-- WHAT IS EXPECTED --
Copy the first line of the material below and every later line through the line containing "const MOAT_DEPTH = 0.8;", without any other output.

-- COLLECTED MATERIAL --
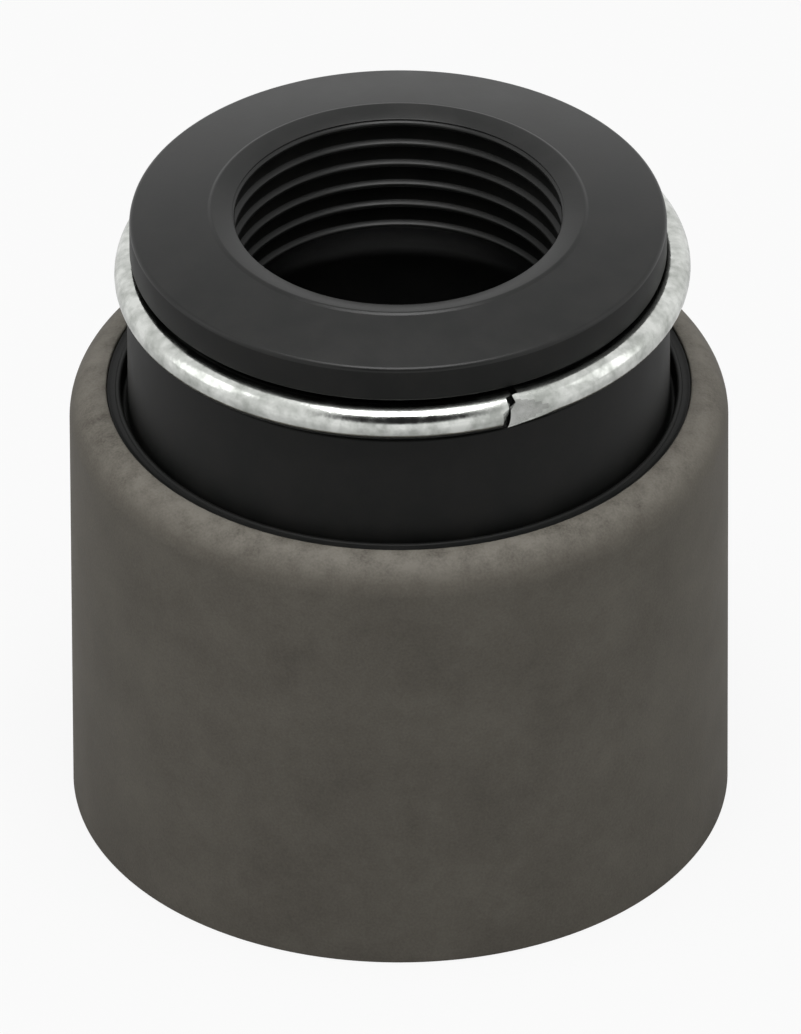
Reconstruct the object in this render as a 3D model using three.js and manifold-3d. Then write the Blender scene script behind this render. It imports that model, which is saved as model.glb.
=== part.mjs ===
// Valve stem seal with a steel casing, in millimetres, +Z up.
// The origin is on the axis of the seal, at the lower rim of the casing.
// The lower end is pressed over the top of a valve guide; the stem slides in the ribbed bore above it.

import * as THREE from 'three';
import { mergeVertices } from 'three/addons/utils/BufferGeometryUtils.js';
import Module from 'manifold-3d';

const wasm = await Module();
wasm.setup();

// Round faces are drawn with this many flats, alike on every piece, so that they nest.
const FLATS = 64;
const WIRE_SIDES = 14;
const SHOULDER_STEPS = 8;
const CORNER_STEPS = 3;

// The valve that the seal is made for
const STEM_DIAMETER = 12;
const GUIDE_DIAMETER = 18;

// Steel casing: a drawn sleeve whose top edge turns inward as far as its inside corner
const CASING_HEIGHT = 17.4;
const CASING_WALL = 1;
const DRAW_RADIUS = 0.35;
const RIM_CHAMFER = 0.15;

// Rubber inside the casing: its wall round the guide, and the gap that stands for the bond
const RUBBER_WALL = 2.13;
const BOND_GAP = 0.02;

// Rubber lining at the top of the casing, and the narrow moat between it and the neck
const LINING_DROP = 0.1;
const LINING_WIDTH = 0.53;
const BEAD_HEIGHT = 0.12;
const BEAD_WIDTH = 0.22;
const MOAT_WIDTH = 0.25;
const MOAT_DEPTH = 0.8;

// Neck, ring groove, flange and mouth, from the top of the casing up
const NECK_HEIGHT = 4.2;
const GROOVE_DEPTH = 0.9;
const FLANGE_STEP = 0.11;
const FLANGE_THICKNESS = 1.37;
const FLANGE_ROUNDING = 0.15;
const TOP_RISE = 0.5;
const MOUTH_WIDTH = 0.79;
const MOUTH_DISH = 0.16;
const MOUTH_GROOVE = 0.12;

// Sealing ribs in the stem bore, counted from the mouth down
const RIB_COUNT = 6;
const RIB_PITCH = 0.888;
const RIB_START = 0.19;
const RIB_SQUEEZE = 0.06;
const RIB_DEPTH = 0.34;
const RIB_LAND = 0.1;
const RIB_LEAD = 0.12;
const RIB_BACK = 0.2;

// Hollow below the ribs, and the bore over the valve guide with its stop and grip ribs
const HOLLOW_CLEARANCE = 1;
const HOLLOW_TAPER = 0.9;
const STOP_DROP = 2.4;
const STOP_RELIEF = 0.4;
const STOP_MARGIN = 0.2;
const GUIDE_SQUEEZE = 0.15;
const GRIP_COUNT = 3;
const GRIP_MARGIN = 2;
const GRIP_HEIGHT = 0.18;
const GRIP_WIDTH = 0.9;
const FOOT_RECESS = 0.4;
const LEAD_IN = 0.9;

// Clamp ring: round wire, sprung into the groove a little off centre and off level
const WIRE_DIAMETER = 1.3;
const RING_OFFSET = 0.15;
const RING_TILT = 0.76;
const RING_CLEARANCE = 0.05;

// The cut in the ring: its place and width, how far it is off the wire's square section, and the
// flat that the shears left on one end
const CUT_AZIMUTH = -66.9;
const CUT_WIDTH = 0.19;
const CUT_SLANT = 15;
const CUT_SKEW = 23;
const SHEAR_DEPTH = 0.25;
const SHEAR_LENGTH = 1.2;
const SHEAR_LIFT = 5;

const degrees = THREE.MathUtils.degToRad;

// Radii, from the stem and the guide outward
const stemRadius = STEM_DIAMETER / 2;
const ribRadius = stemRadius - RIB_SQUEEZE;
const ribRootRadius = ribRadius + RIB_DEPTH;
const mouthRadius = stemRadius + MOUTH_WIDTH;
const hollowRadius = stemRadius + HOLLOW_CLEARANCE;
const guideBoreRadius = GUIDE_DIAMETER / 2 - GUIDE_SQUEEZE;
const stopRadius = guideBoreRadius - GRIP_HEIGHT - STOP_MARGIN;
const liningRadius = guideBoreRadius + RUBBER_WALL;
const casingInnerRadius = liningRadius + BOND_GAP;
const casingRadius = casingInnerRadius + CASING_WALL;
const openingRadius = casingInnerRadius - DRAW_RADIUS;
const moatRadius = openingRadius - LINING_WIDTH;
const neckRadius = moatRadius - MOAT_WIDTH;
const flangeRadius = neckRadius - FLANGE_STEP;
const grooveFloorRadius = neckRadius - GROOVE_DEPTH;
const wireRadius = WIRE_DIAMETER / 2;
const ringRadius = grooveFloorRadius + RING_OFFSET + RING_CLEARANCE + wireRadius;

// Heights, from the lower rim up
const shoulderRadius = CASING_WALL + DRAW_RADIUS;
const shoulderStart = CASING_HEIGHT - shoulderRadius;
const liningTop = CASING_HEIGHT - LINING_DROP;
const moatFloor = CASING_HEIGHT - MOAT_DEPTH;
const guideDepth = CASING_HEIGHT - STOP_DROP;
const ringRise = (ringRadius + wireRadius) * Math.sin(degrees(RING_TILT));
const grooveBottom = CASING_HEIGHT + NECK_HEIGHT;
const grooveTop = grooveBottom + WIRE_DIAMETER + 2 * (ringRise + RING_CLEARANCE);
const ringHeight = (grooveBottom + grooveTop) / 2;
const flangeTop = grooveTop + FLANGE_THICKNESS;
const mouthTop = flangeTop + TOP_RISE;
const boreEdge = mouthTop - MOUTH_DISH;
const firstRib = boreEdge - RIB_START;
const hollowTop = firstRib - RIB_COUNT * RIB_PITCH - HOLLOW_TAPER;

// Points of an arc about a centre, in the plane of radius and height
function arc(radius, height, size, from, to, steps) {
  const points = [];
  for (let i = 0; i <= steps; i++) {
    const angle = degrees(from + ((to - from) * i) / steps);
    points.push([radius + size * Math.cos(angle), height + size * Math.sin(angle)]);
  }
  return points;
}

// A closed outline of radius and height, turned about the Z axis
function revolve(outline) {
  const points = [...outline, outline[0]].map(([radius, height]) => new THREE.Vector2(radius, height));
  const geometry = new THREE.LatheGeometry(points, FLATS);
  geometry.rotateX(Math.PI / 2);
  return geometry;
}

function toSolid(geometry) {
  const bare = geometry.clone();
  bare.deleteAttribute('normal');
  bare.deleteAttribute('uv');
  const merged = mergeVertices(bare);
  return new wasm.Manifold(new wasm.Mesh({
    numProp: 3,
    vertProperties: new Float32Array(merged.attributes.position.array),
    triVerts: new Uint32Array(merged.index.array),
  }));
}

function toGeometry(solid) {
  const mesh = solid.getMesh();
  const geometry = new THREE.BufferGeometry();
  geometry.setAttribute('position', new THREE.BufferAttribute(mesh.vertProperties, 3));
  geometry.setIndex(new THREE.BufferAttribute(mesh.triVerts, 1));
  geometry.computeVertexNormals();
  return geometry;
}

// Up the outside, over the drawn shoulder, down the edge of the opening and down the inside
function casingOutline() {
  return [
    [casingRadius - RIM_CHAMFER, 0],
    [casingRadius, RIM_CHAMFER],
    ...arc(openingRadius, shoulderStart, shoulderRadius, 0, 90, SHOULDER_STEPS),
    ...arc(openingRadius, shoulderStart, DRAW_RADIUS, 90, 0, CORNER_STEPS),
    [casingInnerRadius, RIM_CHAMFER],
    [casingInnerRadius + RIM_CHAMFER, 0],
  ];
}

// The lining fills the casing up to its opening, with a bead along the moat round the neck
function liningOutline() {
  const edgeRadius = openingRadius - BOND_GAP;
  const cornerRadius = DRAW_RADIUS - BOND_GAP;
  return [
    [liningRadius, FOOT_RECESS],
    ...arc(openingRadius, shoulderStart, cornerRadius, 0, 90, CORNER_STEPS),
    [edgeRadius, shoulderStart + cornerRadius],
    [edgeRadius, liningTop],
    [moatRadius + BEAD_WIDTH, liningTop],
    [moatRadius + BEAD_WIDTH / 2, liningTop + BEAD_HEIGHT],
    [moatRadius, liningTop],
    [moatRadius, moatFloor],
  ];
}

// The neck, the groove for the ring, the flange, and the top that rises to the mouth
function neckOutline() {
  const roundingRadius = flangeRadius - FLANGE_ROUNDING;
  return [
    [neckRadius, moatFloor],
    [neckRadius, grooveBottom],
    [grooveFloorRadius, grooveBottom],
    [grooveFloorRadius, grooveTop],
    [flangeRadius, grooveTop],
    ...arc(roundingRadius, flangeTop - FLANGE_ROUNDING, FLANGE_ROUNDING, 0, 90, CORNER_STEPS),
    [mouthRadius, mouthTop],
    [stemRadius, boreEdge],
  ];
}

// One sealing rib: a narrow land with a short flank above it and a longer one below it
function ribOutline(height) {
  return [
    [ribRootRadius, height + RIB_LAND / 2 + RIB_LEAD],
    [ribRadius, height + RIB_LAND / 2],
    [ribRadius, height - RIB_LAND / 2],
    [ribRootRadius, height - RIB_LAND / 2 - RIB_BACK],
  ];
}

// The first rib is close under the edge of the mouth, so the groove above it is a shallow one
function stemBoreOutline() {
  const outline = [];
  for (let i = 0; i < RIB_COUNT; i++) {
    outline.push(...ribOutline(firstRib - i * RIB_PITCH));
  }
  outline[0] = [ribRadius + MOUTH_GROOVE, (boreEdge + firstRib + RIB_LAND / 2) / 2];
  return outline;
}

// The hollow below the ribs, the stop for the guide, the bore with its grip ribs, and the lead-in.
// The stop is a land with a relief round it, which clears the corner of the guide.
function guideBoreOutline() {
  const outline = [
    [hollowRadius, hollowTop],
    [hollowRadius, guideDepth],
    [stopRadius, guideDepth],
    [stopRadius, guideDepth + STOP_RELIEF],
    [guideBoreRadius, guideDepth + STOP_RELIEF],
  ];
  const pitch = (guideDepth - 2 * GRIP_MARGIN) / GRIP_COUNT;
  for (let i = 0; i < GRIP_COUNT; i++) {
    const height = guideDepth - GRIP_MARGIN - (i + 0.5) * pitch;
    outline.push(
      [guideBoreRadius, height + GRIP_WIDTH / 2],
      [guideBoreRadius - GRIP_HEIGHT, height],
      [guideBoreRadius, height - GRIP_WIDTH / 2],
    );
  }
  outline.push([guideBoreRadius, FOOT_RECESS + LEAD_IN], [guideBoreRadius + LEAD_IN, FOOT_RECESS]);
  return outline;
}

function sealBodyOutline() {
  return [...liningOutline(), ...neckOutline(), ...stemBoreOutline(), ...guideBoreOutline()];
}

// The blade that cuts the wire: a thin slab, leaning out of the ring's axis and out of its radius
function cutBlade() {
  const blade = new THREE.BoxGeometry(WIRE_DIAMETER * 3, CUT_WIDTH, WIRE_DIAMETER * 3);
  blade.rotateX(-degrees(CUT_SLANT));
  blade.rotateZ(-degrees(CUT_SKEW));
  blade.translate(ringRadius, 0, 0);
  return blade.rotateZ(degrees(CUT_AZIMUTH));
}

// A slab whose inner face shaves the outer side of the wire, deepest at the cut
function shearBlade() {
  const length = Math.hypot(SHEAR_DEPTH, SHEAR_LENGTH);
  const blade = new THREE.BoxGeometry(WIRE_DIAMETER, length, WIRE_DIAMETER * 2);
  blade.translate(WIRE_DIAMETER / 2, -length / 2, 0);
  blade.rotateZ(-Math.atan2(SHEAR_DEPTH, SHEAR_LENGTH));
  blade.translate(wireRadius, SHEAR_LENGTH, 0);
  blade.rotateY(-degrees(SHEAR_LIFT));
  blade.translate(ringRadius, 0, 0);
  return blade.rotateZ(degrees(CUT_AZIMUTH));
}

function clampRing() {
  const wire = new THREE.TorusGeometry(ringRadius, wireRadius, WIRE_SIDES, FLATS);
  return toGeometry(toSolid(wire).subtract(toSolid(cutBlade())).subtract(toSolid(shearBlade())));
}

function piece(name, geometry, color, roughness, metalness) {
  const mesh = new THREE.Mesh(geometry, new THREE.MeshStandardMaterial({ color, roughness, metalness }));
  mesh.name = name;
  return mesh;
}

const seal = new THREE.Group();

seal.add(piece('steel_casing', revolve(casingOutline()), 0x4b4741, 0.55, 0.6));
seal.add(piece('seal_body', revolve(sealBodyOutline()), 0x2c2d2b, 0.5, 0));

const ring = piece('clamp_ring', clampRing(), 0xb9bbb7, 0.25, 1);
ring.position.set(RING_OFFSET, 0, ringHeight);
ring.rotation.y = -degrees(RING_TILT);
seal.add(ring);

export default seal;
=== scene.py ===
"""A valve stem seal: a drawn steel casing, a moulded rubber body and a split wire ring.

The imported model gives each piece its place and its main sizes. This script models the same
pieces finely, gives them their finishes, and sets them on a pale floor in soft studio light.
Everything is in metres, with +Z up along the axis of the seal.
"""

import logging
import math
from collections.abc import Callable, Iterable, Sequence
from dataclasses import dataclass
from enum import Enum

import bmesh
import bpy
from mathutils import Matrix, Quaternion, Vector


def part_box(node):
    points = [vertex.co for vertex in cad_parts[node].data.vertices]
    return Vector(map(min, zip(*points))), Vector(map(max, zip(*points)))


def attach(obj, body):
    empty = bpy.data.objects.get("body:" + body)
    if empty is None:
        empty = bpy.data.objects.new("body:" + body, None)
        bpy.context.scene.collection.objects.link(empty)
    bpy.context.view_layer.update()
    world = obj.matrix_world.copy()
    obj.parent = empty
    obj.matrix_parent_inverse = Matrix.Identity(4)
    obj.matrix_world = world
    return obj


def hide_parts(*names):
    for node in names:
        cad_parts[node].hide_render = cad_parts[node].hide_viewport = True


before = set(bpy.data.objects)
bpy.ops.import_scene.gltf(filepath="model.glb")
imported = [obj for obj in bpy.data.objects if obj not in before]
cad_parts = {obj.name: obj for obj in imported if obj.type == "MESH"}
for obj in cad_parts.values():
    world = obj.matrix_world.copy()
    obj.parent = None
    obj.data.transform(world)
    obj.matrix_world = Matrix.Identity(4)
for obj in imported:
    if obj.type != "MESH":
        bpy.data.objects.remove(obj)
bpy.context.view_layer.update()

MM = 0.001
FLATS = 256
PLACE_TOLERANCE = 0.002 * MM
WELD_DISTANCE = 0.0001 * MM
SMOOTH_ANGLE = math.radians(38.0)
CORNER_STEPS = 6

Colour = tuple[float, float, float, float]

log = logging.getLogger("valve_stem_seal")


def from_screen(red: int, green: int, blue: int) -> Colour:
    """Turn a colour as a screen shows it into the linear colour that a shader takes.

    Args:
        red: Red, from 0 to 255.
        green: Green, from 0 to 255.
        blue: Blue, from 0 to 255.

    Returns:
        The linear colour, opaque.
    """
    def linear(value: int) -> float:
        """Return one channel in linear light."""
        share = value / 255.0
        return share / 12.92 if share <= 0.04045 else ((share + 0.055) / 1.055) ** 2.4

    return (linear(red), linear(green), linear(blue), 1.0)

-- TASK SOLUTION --
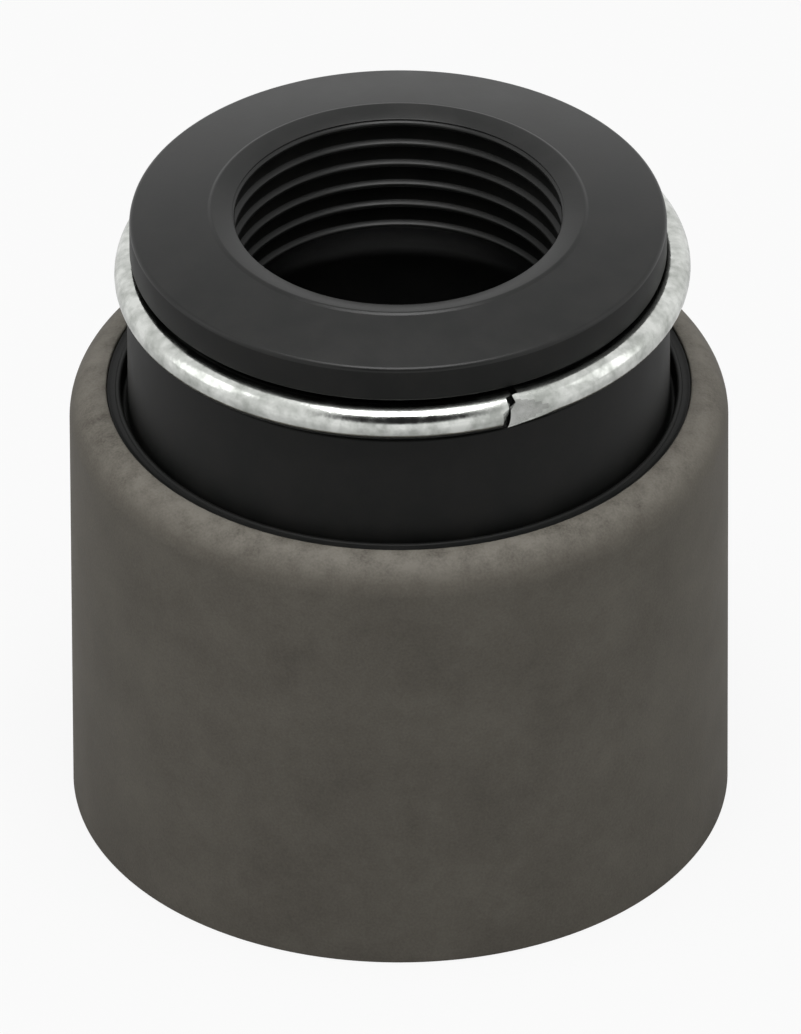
Reconstruct the object in this render as a 3D model using three.js and manifold-3d. Then write the Blender scene script behind this render. It imports that model, which is saved as model.glb.
=== part.mjs ===
// Valve stem seal with a steel casing, in millimetres, +Z up.
// The origin is on the axis of the seal, at the lower rim of the casing.
// The lower end is pressed over the top of a valve guide; the stem slides in the ribbed bore above it.

import * as THREE from 'three';
import { mergeVertices } from 'three/addons/utils/BufferGeometryUtils.js';
import Module from 'manifold-3d';

const wasm = await Module();
wasm.setup();

// Round faces are drawn with this many flats, alike on every piece, so that they nest.
const FLATS = 64;
const WIRE_SIDES = 14;
const SHOULDER_STEPS = 8;
const CORNER_STEPS = 3;

// The valve that the seal is made for
const STEM_DIAMETER = 12;
const GUIDE_DIAMETER = 18;

// Steel casing: a drawn sleeve whose top edge turns inward as far as its inside corner
const CASING_HEIGHT = 17.4;
const CASING_WALL = 1;
const DRAW_RADIUS = 0.35;
const RIM_CHAMFER = 0.15;

// Rubber inside the casing: its wall round the guide, and the gap that stands for the bond
const RUBBER_WALL = 2.13;
const BOND_GAP = 0.02;

// Rubber lining at the top of the casing, and the narrow moat between it and the neck
const LINING_DROP = 0.1;
const LINING_WIDTH = 0.53;
const BEAD_HEIGHT = 0.12;
const BEAD_WIDTH = 0.22;
const MOAT_WIDTH = 0.25;
const MOAT_DEPTH = 0.8;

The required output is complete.